**Your objective:**
Copy exactly the block of lines between the one containing "Write the OpenSCAD" and the one containing "squareness = 3.0; // [2.4:0.1:3.4]", inclusive.
• • • • • • •
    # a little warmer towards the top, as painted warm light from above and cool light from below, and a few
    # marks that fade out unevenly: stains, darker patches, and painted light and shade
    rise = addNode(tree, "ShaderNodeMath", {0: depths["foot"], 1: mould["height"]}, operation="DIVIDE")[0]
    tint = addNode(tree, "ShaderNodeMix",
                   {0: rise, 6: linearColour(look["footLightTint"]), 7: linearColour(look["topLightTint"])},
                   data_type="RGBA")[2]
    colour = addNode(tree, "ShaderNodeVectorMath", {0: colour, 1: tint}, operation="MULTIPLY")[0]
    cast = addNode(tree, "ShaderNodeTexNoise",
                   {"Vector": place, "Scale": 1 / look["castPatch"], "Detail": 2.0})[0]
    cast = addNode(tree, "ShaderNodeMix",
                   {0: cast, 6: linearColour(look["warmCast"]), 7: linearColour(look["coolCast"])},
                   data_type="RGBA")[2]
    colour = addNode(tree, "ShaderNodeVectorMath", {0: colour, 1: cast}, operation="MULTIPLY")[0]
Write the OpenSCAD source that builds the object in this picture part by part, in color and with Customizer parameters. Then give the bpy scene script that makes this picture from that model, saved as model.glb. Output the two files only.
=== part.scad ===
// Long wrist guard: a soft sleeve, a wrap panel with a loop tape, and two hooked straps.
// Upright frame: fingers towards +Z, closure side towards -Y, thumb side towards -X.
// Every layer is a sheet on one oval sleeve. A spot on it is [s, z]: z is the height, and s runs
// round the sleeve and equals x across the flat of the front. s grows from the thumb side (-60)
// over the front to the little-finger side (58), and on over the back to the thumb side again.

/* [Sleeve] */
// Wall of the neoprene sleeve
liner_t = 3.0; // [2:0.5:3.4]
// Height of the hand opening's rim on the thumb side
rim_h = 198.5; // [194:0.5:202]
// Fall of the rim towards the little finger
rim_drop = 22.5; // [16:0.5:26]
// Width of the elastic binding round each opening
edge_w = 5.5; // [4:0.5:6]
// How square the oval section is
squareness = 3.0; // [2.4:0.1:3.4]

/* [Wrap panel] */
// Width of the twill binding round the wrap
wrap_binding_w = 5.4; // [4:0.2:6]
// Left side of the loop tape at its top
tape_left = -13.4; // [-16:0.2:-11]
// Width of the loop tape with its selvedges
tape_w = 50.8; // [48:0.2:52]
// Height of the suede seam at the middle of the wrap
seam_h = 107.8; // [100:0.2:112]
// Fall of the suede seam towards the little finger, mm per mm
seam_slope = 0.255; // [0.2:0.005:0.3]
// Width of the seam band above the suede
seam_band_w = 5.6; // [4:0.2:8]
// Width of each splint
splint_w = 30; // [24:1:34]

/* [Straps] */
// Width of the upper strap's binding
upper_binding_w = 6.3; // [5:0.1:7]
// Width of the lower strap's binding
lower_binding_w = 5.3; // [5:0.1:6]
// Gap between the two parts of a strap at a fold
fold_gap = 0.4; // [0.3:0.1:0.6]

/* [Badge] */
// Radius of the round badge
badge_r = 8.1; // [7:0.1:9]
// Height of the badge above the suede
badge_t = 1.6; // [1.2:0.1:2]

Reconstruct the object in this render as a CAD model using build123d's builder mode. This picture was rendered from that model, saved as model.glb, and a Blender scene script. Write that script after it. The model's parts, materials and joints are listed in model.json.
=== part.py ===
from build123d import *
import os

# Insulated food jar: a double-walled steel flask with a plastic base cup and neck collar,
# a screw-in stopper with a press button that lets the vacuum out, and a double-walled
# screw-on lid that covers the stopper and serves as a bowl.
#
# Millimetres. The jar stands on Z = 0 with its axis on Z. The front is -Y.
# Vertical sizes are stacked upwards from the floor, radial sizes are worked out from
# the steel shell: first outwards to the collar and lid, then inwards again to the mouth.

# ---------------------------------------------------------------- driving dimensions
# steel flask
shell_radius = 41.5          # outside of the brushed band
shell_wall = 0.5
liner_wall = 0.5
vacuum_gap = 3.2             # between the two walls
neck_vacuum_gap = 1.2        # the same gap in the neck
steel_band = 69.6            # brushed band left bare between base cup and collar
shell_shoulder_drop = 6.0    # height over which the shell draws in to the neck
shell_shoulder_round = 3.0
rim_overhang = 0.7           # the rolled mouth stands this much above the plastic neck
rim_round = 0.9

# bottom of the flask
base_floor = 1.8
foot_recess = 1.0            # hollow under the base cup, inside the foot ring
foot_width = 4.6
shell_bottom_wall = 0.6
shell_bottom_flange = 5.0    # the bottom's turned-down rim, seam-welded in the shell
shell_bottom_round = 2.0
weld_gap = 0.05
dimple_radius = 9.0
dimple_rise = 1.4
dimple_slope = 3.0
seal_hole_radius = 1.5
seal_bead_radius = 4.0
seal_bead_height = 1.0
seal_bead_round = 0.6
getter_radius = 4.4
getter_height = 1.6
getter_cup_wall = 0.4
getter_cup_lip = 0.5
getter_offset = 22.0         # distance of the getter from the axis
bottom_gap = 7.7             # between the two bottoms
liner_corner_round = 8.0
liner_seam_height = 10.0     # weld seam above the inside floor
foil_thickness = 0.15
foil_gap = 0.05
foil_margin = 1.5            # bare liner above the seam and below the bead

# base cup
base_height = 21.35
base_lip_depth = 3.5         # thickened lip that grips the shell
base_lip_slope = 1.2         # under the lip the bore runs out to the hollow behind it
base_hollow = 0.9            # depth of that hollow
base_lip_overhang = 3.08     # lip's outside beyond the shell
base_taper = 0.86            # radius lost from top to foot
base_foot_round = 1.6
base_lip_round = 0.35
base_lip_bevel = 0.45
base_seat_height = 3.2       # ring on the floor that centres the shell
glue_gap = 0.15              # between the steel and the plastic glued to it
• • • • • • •
**Task output:**
Write the OpenSCAD source that builds the object in this picture part by part, in color and with Customizer parameters. Then give the bpy scene script that makes this picture from that model, saved as model.glb. Output the two files only.
=== part.scad ===
// Long wrist guard: a soft sleeve, a wrap panel with a loop tape, and two hooked straps.
// Upright frame: fingers towards +Z, closure side towards -Y, thumb side towards -X.
// Every layer is a sheet on one oval sleeve. A spot on it is [s, z]: z is the height, and s runs
// round the sleeve and equals x across the flat of the front. s grows from the thumb side (-60)
// over the front to the little-finger side (58), and on over the back to the thumb side again.

/* [Sleeve] */
// Wall of the neoprene sleeve
liner_t = 3.0; // [2:0.5:3.4]
// Height of the hand opening's rim on the thumb side
rim_h = 198.5; // [194:0.5:202]
// Fall of the rim towards the little finger
rim_drop = 22.5; // [16:0.5:26]
// Width of the elastic binding round each opening
edge_w = 5.5; // [4:0.5:6]
// How square the oval section is
squareness = 3.0; // [2.4:0.1:3.4]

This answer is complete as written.